Rigetti Computing just locked in one of the largest public commitments to quantum hardware development in recent memory. The Nasdaq-listed company has signed a letter of intent with the US Department of Commerce for up to $100 million in funding aimed at advancing superconducting quantum computing.
For a company that reported record revenue of $4.4 million in Q1 2026, a potential $100M federal lifeline is transformational. That’s roughly 23 times its best-ever quarterly revenue, arriving in the form of a government handshake rather than a dilutive equity raise.

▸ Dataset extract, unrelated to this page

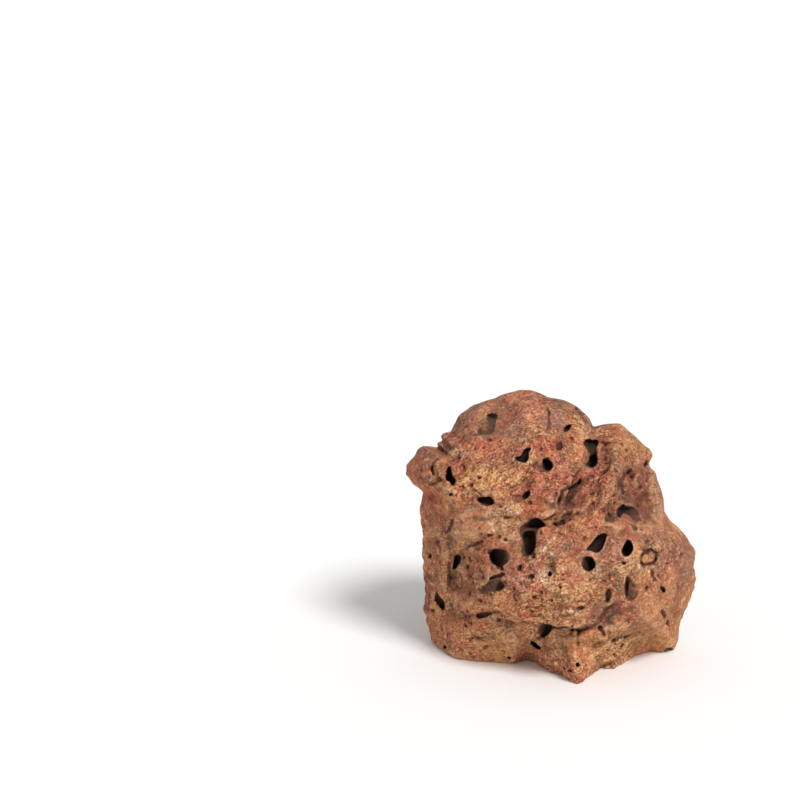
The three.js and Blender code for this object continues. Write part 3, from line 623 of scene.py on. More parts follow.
# Pores
# Gas bubbles and dissolved grains have left holes all over, some with a thin hard rim. The large
# ones in front are drawn, the small ones there are ovals, and those of the other sides are made up.
# Drawn pores: the mouth's outline in picture points, depth at the middle and, if any, how much deeper
# they get for each millimetre to the right and up, and rim.
DRAWN_PORES = (
    (((541, 458.4), (545.3, 457.6), (549.1, 460.2), (551.2, 463.6), (551.8, 467), (549.8, 470.2),
      (546, 471.5), (542.5, 470), (540.5, 466), (540, 462)), 11),
    (((529.5, 465.5), (532.4, 464), (535.6, 462), (539, 460.5), (543, 459), (549, 462), (551, 467),
      (548, 471.5), (542, 472), (537.6, 471.5), (533, 470.2)), 3.2, 0.35),
    (((513.5, 457), (517.7, 457.2), (519.6, 455), (521, 451), (523.5, 448.6), (527.3, 447.8), (530.3, 448.4),
      (528.5, 450.5), (526.5, 452.6), (527.3, 456.8), (526.8, 460.6), (524, 463.8), (520.9, 463.2),
      (516.4, 461.9), (513.8, 459.6)), 7, -0.3, 0, 0.3),
    (((560.4, 428.3), (563.8, 425.2), (567.1, 423.5), (570.2, 423.2), (568.5, 427.1), (566.6, 430.4),
      (562.6, 432.4), (560.8, 431)), 8),
    (((445.7, 469.3), (448.8, 469.2), (449.3, 473.5), (450.6, 477.7), (453.8, 481), (453.8, 484.4),
      (451.8, 488.4), (449.4, 487.1), (447.6, 484), (445.4, 483.3), (443.4, 479.2), (445.1, 476.7),
      (444.4, 474), (445.4, 471.5)), 7),
    (((476.3, 500), (479.2, 498.4), (484, 498.2), (488, 497.4), (490.8, 498.3), (493.5, 502.3), (494, 505.1),
      (490.8, 507.2), (486.3, 508.3), (482.4, 507.1), (479, 504.6), (476.5, 502.6)), 6, 0.2, 0.8),
    (((520.7, 496.5), (523.5, 493.8), (526, 491.5), (528.8, 491.2), (529.1, 495.3), (526.8, 498.7),
      (523.5, 500), (521, 499)), 7),
    (((524.5, 481.5), (528, 481.5), (528.3, 486), (528.8, 491), (523, 494.5), (522.3, 489), (524, 485.5)),
      1.5),
    (((581.3, 442.8), (583.5, 439), (587, 437.4), (590, 438.8), (595.3, 438), (597.2, 441.8), (595.7, 445.6),
      (594.4, 449), (596, 453.5), (590, 456), (587, 452), (585, 448.3), (583, 444.8)), 5.5, -0.3),
    (((587, 456), (591, 452.3), (595, 452.3), (596.5, 458.5), (595.6, 464), (592.3, 467.3), (588.8, 467.5),
      (585.6, 465.3), (582, 465.2), (582, 462.6), (586, 461.4)), 12),
    (((581.3, 442.8), (583.5, 439), (587, 437.4), (587, 441), (584, 445)), 7),
    (((520, 529), (525.4, 525.2), (529, 522.2), (531.8, 519.4), (535.4, 518.2), (538.4, 518.6),
      (540.8, 520.6), (543.1, 523), (545.6, 525.2), (544.2, 527), (541.2, 527.3), (538.9, 528.5),
      (534, 528.4), (528, 528.6)), 8, 0.5),
    (((525, 531.2), (530, 530.8), (534, 530.8), (535.4, 533), (535.3, 537), (535.9, 541), (536.3, 545),
      (535.6, 549.2), (533.3, 553.3), (530.9, 556.2), (527.9, 557.2), (525.3, 554), (524.3, 549),
      (524.1, 544), (523, 541), (521.2, 538.3), (522.6, 534)), 12, 0.2),
    (((520, 527.5), (538.5, 527.5), (536.5, 533), (536, 545), (533, 554), (528, 558), (523, 557.5),
      (521.3, 552), (522.8, 546), (521.3, 539), (519.3, 534)), 4, 0, 0, 0.1),
    (((490, 554.6), (491.5, 551.8), (494.4, 550.2), (499, 550.4), (504.8, 550.6), (508.1, 552.4),
      (510.5, 556.5), (510.4, 560.5), (508.2, 564), (504.7, 566.5), (502.7, 568), (505, 571.5),
      (503.5, 572.2), (500, 569.8), (496.5, 567.6), (492.4, 565.2), (490, 562.1), (489, 558.3)),
      7, -0.85, 0, 0.5),
    (((488.8, 580.4), (493, 578), (497.8, 576.2), (503.2, 574.4), (507, 574.1), (505.2, 577.2),
      (500.8, 578.6), (496, 579.5), (490, 581.6)), 6),
    (((501.5, 581.5), (504.4, 584), (506.8, 587.3), (504.6, 590.6), (501, 593), (498.4, 594.3), (496.4, 591),
      (496.4, 586.6)), 8, 0.5),
    (((486.5, 587.5), (489, 583.5), (493, 581), (501, 580.5), (506, 586.5), (502, 592), (495, 594),
      (490, 592.5), (487.5, 595), (482.3, 595.7), (482, 592), (483.8, 588)), 5, 0.15),
    (((518.6, 565.3), (521, 564.8), (523.7, 566.5), (523.2, 569.5), (521.5, 573), (519.6, 571.7),
      (518.3, 568.5)), 5, -0.9, 0, 0.2),
    (((549.8, 570.6), (552.2, 572), (553.2, 574.6), (551, 577), (548.3, 576.7), (547.8, 574)),
      5, -0.5, 0, 0.8),
    (((604.8, 531.4), (601.5, 532.1), (598.8, 533.5), (596.1, 535.9), (593.6, 539), (590.8, 543),
      (587.6, 546.6), (583.4, 550.8), (589.4, 550), (592.3, 550.4), (595.2, 551.9), (598.2, 551.6),
      (601.2, 549), (603.1, 545.4), (604.9, 541), (606.6, 536.5), (607.3, 533)), 9, -0.8, 0, 0.6),
    (((588.3, 554.8), (591.8, 555.4), (594.7, 558.7), (596.2, 562.5), (596.4, 565.6), (593.1, 568.5),
      (589.4, 570.8), (585.9, 569.4), (582.8, 567), (581.2, 563.2), (581.2, 559.2), (583.7, 556.2)),
      7.5, 1.3, 0, 0.4),
    (((627.5, 537.6), (630.4, 538.8), (632.3, 541.6), (633.2, 545.2), (632.2, 549.4), (630.1, 553.2),
      (627, 555.3), (624, 554.9), (621.9, 552), (621.1, 548.6), (622.5, 544.7), (624.5, 541)),
      13, 0, 0.5, 0.6),
    (((622, 559.8), (624.5, 559.9), (626.9, 561), (624.8, 563.1), (622.5, 562.5)), 4),
    (((615.2, 509.4), (616.9, 506), (619.9, 503.1), (622, 501.8), (624, 503.4), (626.9, 504.5),
      (630.4, 504.5), (634.5, 505.8), (637.5, 510), (639.3, 514), (638.8, 518.3), (636.2, 520.1),
      (633.7, 519.5), (630.2, 516.7), (627.3, 513.8), (624, 512.6), (621.9, 513.7), (620.2, 516),
      (619, 517.5), (616.3, 516.7), (615.2, 512.9)), 6.5, -0.75),
    (((603.1, 517), (604.8, 514.2), (609.5, 512.6), (614, 511.5), (615, 517), (614, 520.7), (609.5, 521.2),
      (604.8, 521.6)), 2.2, -0.3),
    (((626.4, 574.2), (628.9, 574.6), (631.8, 578), (634.8, 581.6), (637.9, 584.9), (639.1, 589),
      (638, 593.4), (635, 597), (631.5, 598.8), (628.3, 598.2), (626, 595.5), (625.4, 590.2), (625.4, 584.4),
      (625.6, 579.8)), 3, -0.5, 0, 0.7),
    (((625.6, 578.5), (628.3, 577), (628.8, 584), (628.3, 590), (629.3, 596), (626.8, 596), (625.4, 590),
      (625.4, 584)), 7),
    (((608, 586.6), (610.7, 586.8), (612.7, 590.5), (612.7, 594), (611, 598.3), (608.4, 600.8), (606.5, 597),
      (606, 592)), 3.2, -1.1),
    (((659.3, 581.8), (662, 582.4), (665.2, 585), (666.2, 588), (664, 590.6), (661.3, 588), (659.8, 585)),
      5),
    (((484, 415.8), (487.6, 414.3), (492.7, 414.4), (495, 416.4), (493.4, 421.5), (493.1, 425.5),
      (491.7, 431.2), (489.8, 435.8), (485, 436.6), (480, 436.2), (474.7, 436.6), (473.6, 433.2),
      (475.9, 429.1), (480, 429), (483.4, 426), (484.6, 422.2), (483.4, 419)), 2.6),
    (((484, 415.8), (487.6, 414.3), (492.7, 414.4), (495, 416.4), (493.2, 421), (488, 421.5), (484, 420)),
      3.4),
    (((474.7, 436.6), (473.6, 433.2), (475.9, 429.1), (480, 430), (481, 434), (480, 436.4)), 3.8),
    (((454.4, 559.6), (456.5, 557), (460.1, 557), (462.2, 559.8), (461, 564), (458.7, 567.9), (456.4, 571.6),
      (453.6, 572.2), (452.8, 569.4), (453.8, 564)), 10, 0, 0, 0.3),
    (((437.8, 593.8), (440.4, 598.8), (444, 602.4), (446.2, 605.3), (446.5, 610.2), (445, 614.2),
      (441.8, 611), (438.8, 607.4), (436.4, 603.7), (436, 600), (436.7, 596.4)), 5.5, 0.8),
    (((477.7, 616), (479.8, 615.4), (484, 614.1), (488.8, 613.4), (495.2, 614.2), (490.2, 617),
      (485.9, 618.9), (481, 620.1), (478.4, 618.8)), 5, 0, 0.8),
    (((538, 622.6), (542.3, 620.4), (546.8, 619), (551.3, 620.2), (554.5, 624), (555, 628.4), (552.6, 632),
      (549.2, 635.5), (545, 637.8), (540.8, 636.2), (539.8, 632), (539, 627)), 5, 1.2),
    (((531.8, 641.5), (535.3, 640.8), (538, 642.2), (540.6, 644.8), (544.6, 647.4), (543, 649.7),
      (539.6, 649.3), (535.7, 647), (533, 644.3)), 8, 0, 0, 0.2),
    (((578, 661.3), (580.8, 661.3), (582.2, 664), (579.6, 665.9), (577.7, 664.2)), 5),
)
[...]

What Rigetti actually does, and why Washington cares
Rigetti builds gate-based, superconducting qubit processors. In English: the company designs the physical chips that make quantum computers work, using superconducting circuits cooled to near absolute zero. These aren’t the theoretical quantum computers of academic papers. They’re real hardware, accessible through Rigetti’s Quantum Cloud Services platform.
The “gate-based” part matters. Gate-based quantum computers are generally considered the most versatile architecture for eventually running complex algorithms. Think of them as the general-purpose CPUs of the quantum world, compared to more specialized approaches that can only handle narrow problem sets.

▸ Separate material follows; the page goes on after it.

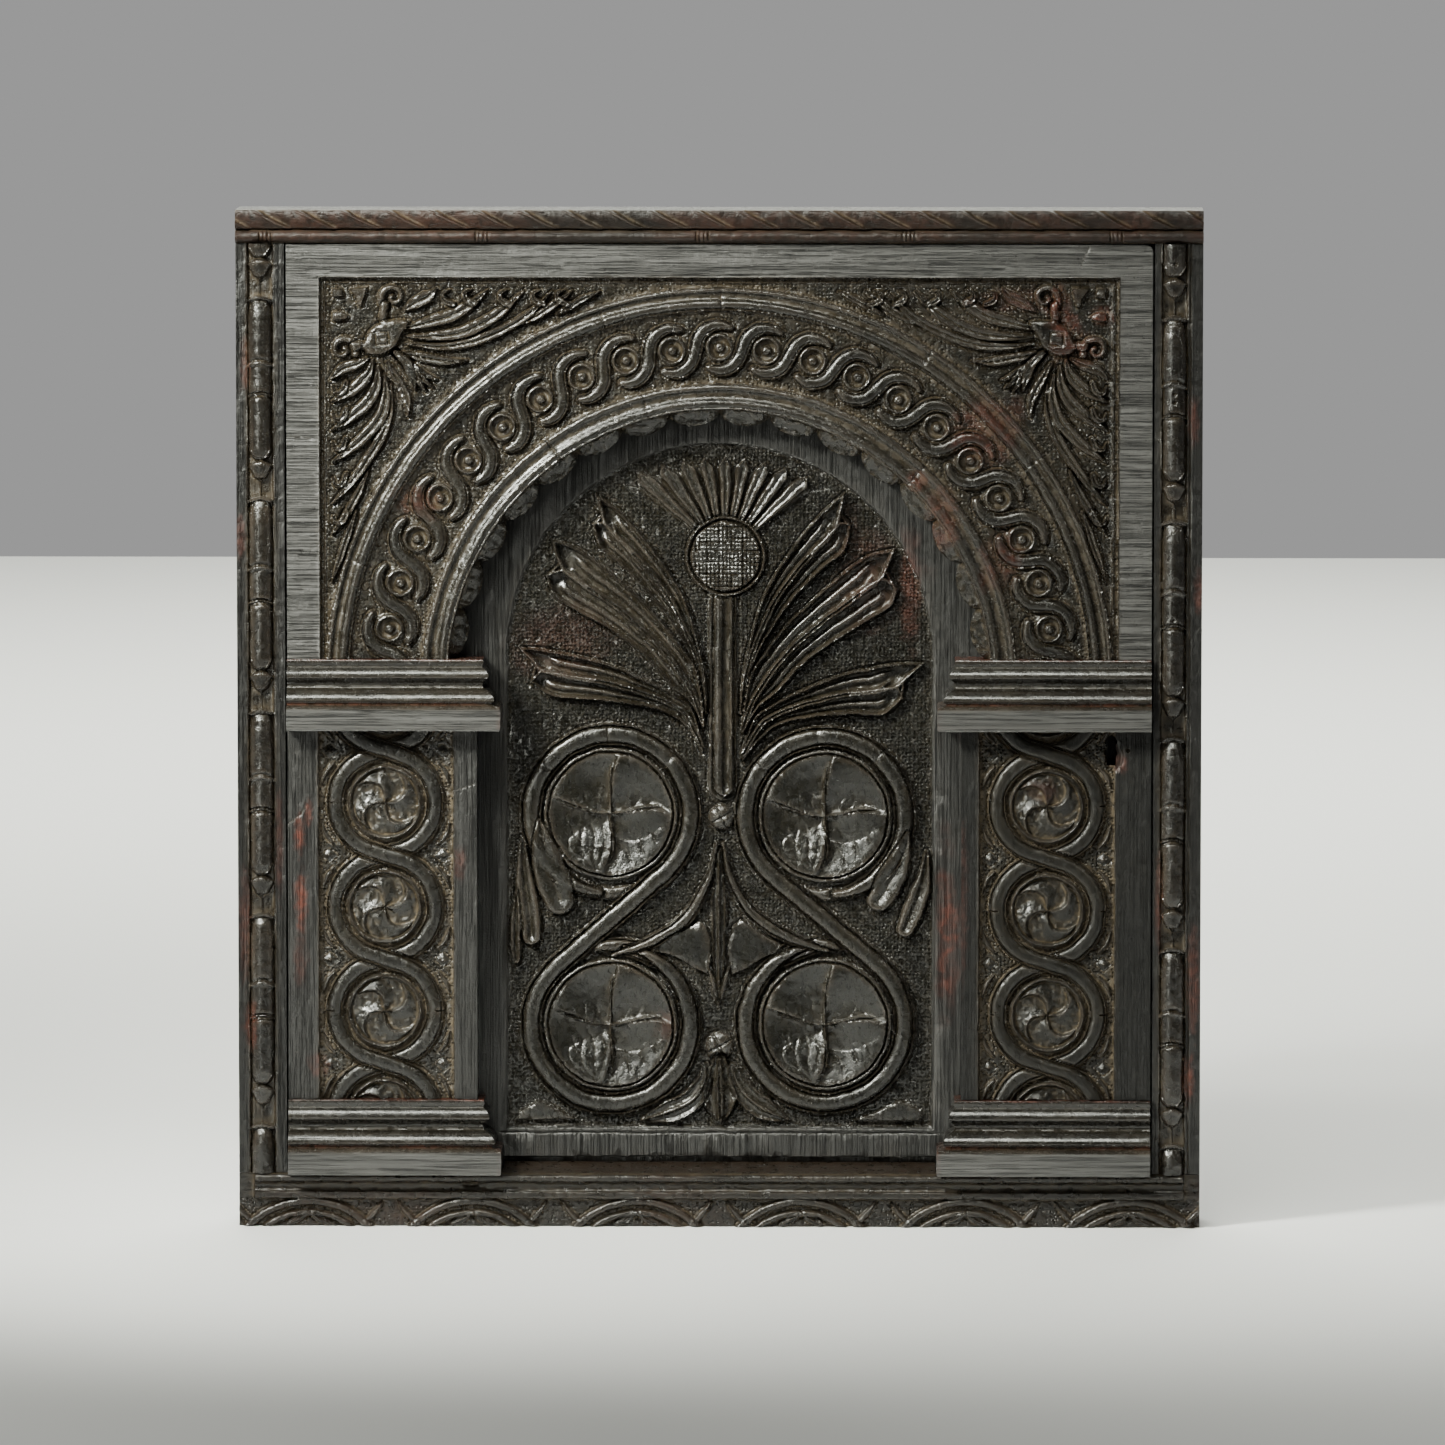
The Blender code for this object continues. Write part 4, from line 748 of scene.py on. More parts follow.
def carve_panel():
    xs = graded(-PANEL_EDGE, -182.0, 182.0, PANEL_EDGE, 12.0, FINE * 1.04)
    zs = graded(PANEL_LOW, -336.0, 236.0, PANEL_HIGH, 12.0, FINE * 1.04)
    f = Relief(xs, zs, PANEL_FRONT, 51, 0.45)
    X, Z = f.X, f.Z
    spring = IMPOST_TOP
    foot = deep((717, 1128))[0][1]
    dome = np.where(Z > spring, PANEL_ARCH - np.hypot(X, Z - spring), PANEL_ARCH - np.abs(X))
    field = np.minimum(dome, Z - foot)
    f.H -= (PANEL_FRONT - GROUND) * fade(field, 1.2)
    f.H -= 2.6 * tent(field + 0.2, 1.5)
    f.ground = np.where(field > 0.8, 1.0, 0.0)
    f.flat = fade(-field, 1.0)
    slot = deep((717, 1157.5))[0][1]
    f.H -= 6.0 * fade(slot - Z, 0.9)
    f.line([(-PANEL_ARCH - 6, foot - 4.6), (PANEL_ARCH + 6, foot - 4.6)], 1.3, 1.4)
    # Crown of pleats over the flower
    flower = deep((723, 553))[0]
    win, r, a = f.polar(*flower, 98.0)
    pleat_turn = 11.5
    fan_end = 4.62
    fan = (90.0 - a) / pleat_turn
    near = np.abs(fan - np.round(fan))
    room = PANEL_ARCH - 9.0 - np.hypot(X[win], Z[win] - spring)
    room = room - 10.5 * (2 * near) ** 1.1
    wing = fade((fan_end - np.abs(fan)) * np.radians(pleat_turn) * r, 1.0)
    arc_mm = np.radians(pleat_turn) * r
    pleat = 5.2 * (1 - fade((near - 0.30) * arc_mm, 1.6)) - 1.2 * clamp(1 - near * arc_mm / 1.1)
    pleat = pleat - 1.0 * clamp(1 - np.abs(near - 0.5) * arc_mm / 1.6)
    tip_rim = 0.9 * tent(room - 1.4, 1.4)
    h = GROUND + (pleat + tip_rim) * fade(room, 0.8) * wing
    crown = (room > 0) & (np.abs(fan) < fan_end) & (r > 28.0) & (r < 98.0)
    rim_cut = 1.6 * tent(room + 1.2, 1.5) * (np.abs(fan) < 4.9) * (r > 40)
    f.H[win] = np.where(crown, h, f.H[win] - rim_cut)
    f.clear(win, crown)
    # Stem
    stem = deep((720.5, 594), (720.5, 700), (720.5, 785))
    f.stroke(stem, 10.8, lambda a, run: np.interp(
        a, [-1, -0.9, -0.74, -0.66, -0.56, -0.3, -0.1, 0.0, 0.1, 0.4, 0.48, 0.58, 0.68, 0.76, 0.92,
            1],
        [0.2, 2.6, 2.4, 0.4, 4.2, 5.4, 4.8, 3.0, 1.6, 1.4, 3.4, 5.2, 3.6, 0.4, 2.4, 0.2]), GROUND,
        over=True, groove=1.4)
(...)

Washington’s interest here isn’t charity. Quantum computing sits at the intersection of national security, economic competitiveness, and technological sovereignty. The US, China, and the EU have all been pouring resources into quantum R&D, and the race is intensifying. A 2021 CIFAR report noted the growing pattern of governments utilizing direct funding for strategically important projects, with quantum technologies sitting high on that list.
The Department of Commerce has been a central player in this push. By channeling up to $100M toward Rigetti, the federal government is essentially placing a bet that superconducting qubits, Rigetti’s specialty, represent a viable path to scalable quantum advantage.
The fine print: what a letter of intent actually means
Here’s the thing. A letter of intent is not a signed check. It’s a formal expression of serious interest, a signal that both parties intend to finalize a deal, but the money hasn’t moved yet. LOIs typically precede final agreements that come with milestones, compliance requirements, and performance benchmarks.
That said, LOIs at this scale from a federal department aren’t casual. The Department of Commerce doesn’t sign $100M letters of intent as conversation starters. The signal to the market, and to Rigetti’s competitors, is unmistakable: Washington views this company as a strategic asset worth backing.
For Rigetti, the implications extend beyond the direct capital injection. Federal funding of this magnitude tends to attract additional private investment, partnerships, and talent. It also provides a degree of financial stability that most quantum startups, burning cash while chasing breakthroughs that may be years away, can only dream about.
Rigetti trades on Nasdaq under the ticker RGTI. The company has no crypto tokens, no on-chain products, and no DeFi integrations. It’s a pure-play quantum hardware and cloud services company, which makes its relevance to crypto markets more indirect but no less important.
Why crypto investors should pay attention
The quantum computing question that keeps cryptographers up at night is straightforward: when will quantum computers be powerful enough to break the public-key cryptography that secures Bitcoin, Ethereum, and virtually every blockchain in existence?
The current expert consensus is reassuring, but not infinitely so. Most researchers estimate that existing public-key cryptography standards will remain secure for at least another decade. The operative phrase there is “at least.” Timelines in quantum computing have a habit of shifting as breakthroughs arrive in unpredictable bursts.
A $100M federal investment in superconducting quantum computing doesn’t change that timeline overnight. Look, Rigetti isn’t going to crack RSA encryption next quarter. But each major funding round, each new generation of more stable qubits, each improvement in error correction brings the industry incrementally closer to the threshold where quantum computers pose a real threat to current cryptographic standards.
The crypto industry’s response has been a slow but accelerating migration toward quantum-resistant cryptography. NIST finalized its first set of post-quantum cryptographic standards in recent years, and several blockchain projects have begun exploring or integrating lattice-based and hash-based signature schemes designed to withstand quantum attacks.
For investors holding long-duration crypto positions, the calculus is about probability-weighted timelines. The more funding that flows into quantum hardware, the faster those timelines potentially compress. A decade of runway sounds comfortable until you realize that major blockchain protocol upgrades often take years of development, testing, and contentious governance debates to implement.
The competitive landscape in quantum computing is also worth watching. Rigetti isn’t alone. IBM, Google, IonQ, and several well-funded startups are all pursuing different qubit architectures. Federal backing for Rigetti’s superconducting approach doesn’t crown a winner, but it does validate the technology path and ensure that at least one US-based company has the resources to push hard on scaling.
For crypto markets specifically, the near-term impact is negligible. No one is repricing Bitcoin because Rigetti signed an LOI. But the medium-term signal is clear: governments are accelerating quantum development with real money, not just white papers and press conferences. The window for the crypto industry to implement quantum-resistant solutions is open, but it’s not infinite. And every $100M check brings the closing date a little closer.